Sen. Chuck Schumer of New York, the Senate Democratic leader, said he worried that Kim, having won some concessions, might choose not to advance negotiations further or follow through on his pledges.

“Given that they have gotten a lot of the things they’ve already wanted, the worry here, very real, is that they will back off here too,” Schumer said, “taking their little bag of goodies home, leaving us empty-handed, leaving the president empty-handed.” Rep. Nancy Pelosi of California, the House Democratic leader, all but dismissed the “vague promises” agreed to by the two leaders and lamented that “in his haste to reach an agreement, President Trump elevated North Korea to the level of the United States while preserving the regime’s status quo.”

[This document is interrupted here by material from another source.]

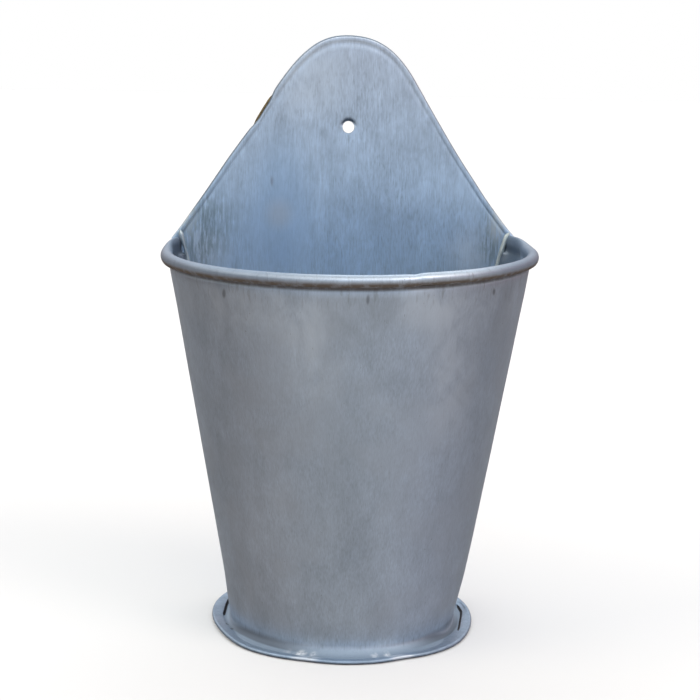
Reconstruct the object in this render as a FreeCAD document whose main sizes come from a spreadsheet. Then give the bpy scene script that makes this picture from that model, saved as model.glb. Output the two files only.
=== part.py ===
import FreeCAD, Part
import math
import os
import Sketcher

# Half-round wall planter of galvanised sheet.
# +X right, +Y towards the wall, +Z up, millimetres.
# Origin: middle of the footprint box, on the surface that the foot rests on.

V = FreeCAD.Vector
doc = FreeCAD.newDocument("wall_planter")

# ---------------------------------------------------------------- sizes
SIZES = [
    ("gauge", 0.6, "thickness of the galvanised sheet"),
    ("fit_gap", 0.05, "play between folded layers"),
    ("axis_dist", 34.5, "cone axis in front of the back plate's front face"),
    ("body_low_rad", 57.7, "outside radius of the wall just above the foot bend"),
    ("body_low_z", 3.1, "height where the foot bend meets the wall"),
    ("body_high_rad", 90.0, "outside radius of the wall just under the rolled rim"),
    ("body_high_z", 188.3, "height of that radius"),
    ("neck_z", 185.5, "height where the wall starts to tuck in under the rim"),
    ("rim_z", 191.3, "height of the rolled rim's middle"),
    ("rim_rad", 91.0, "radius of the rolled rim's middle line"),
    ("rim_roll", 2.95, "outside radius of the roll"),
    ("rim_wire_rad", 2.25, "radius of the rim wire"),
    ("rim_wire_turn", 222.0, "degrees that the rim wire runs round"),
    ("foot_rad", 67.5, "outside radius of the foot"),
    ("foot_hem", 6.0, "width of the base's edge folded over the flare"),
    ("flare_play", 0.3, "flare edge short of the hem's inside"),
    ("foot_bend", 1.85, "outside radius of the bend from wall to flare"),
    ("flange_low_z", 2.1, "lower end of the side seams"),
    ("flange_high_z", 184.5, "upper end of the side seams"),
    ("side_flange", 4.4, "width of the shell's side flange"),
    ("side_hem", 3.0, "width of the plate's edge folded over the flange"),
    ("plate_top_z", 298.2, "top of the arch"),
    ("crown_rad", 33.0, "radius of the arch at the top"),
    ("corner_x", 88.6, "half width of the arch where it meets the rim"),
    ("corner_z", 196.1, "height of that corner"),
    ("edge_band", 7.0, "width of the swaged and rolled edge of the arch"),
    ("edge_roll", 1.9, "outside radius of the arch's rolled edge"),
    ("edge_back", 3.0, "how far the rolled edge stands behind the plate's front"),
    ("edge_wire_rad", 1.2, "radius of the wire in the arch's edge"),
    ("swage_deep", 0.85, "depth of the swage line inside the rolled edge"),
    ("swage_in", 5.0, "distance of the swage line from the edge"),
    ("hang_x", 0.8, "hanging hole, off the middle by hand"),
    ("hang_z", 252.0, "height of the hanging hole"),
    ("hang_rad", 3.1, "radius of the hanging hole"),
    ("upstand", 6.6, "top of the base's turned-up rear edge"),
    ("upstand_half", 43.5, "half width of that edge"),
    ("solder_wide", 2.4, "width of a corner solder run"),
    ("solder_deep", 1.6, "depth of a corner solder run"),
    ("solder_low_z", 7.0, "lower end of the corner solder runs"),
]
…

Those outcomes made it clear that Trump had not adequately prepared, and had paid the price, said Sen. Christopher S. Murphy, D-Conn., who sits on the Foreign Relations Committee.

“I think we took a big step backward,” Murphy said, adding: “I wish that they would’ve taken the time to do more planning and to do more pre-work.”

Several Republicans drew attention to the extreme brutality of Kim’s government, which according to the United Nations includes enslavement, rape, torture, murder and intentional starvation. Sen. Marco Rubio, R-Fla., aired skepticism in a string of posts on Twitter that Kim would fully disarm, and said that he would not support “any ‘deal’ that doesn’t ultimately bring to an end these atrocities under #KimJongun.”

Others mixed hopeful pronouncements with bellicose remarks. Rep. Tom Reed, R-N.Y., said Kim had a path to economic prosperity and regional security if he chose to take it.

“However, if Kim Jong Un throws away this opportunity, it will mean the military destruction of his country and his death,” he said.

For many lawmakers, the rapid transformation of a relationship defined by nuclear taunts and imminent threats into one of grins and glad-handing at a resort halfway across the world only added to a sense of mistrust in Kim’s real intentions.

“Trying to reason with someone like that is like trying to hand-feed a shark,” said Sen. John Kennedy, R-La. “That doesn’t mean you can’t do it, but you have to do it very carefully.”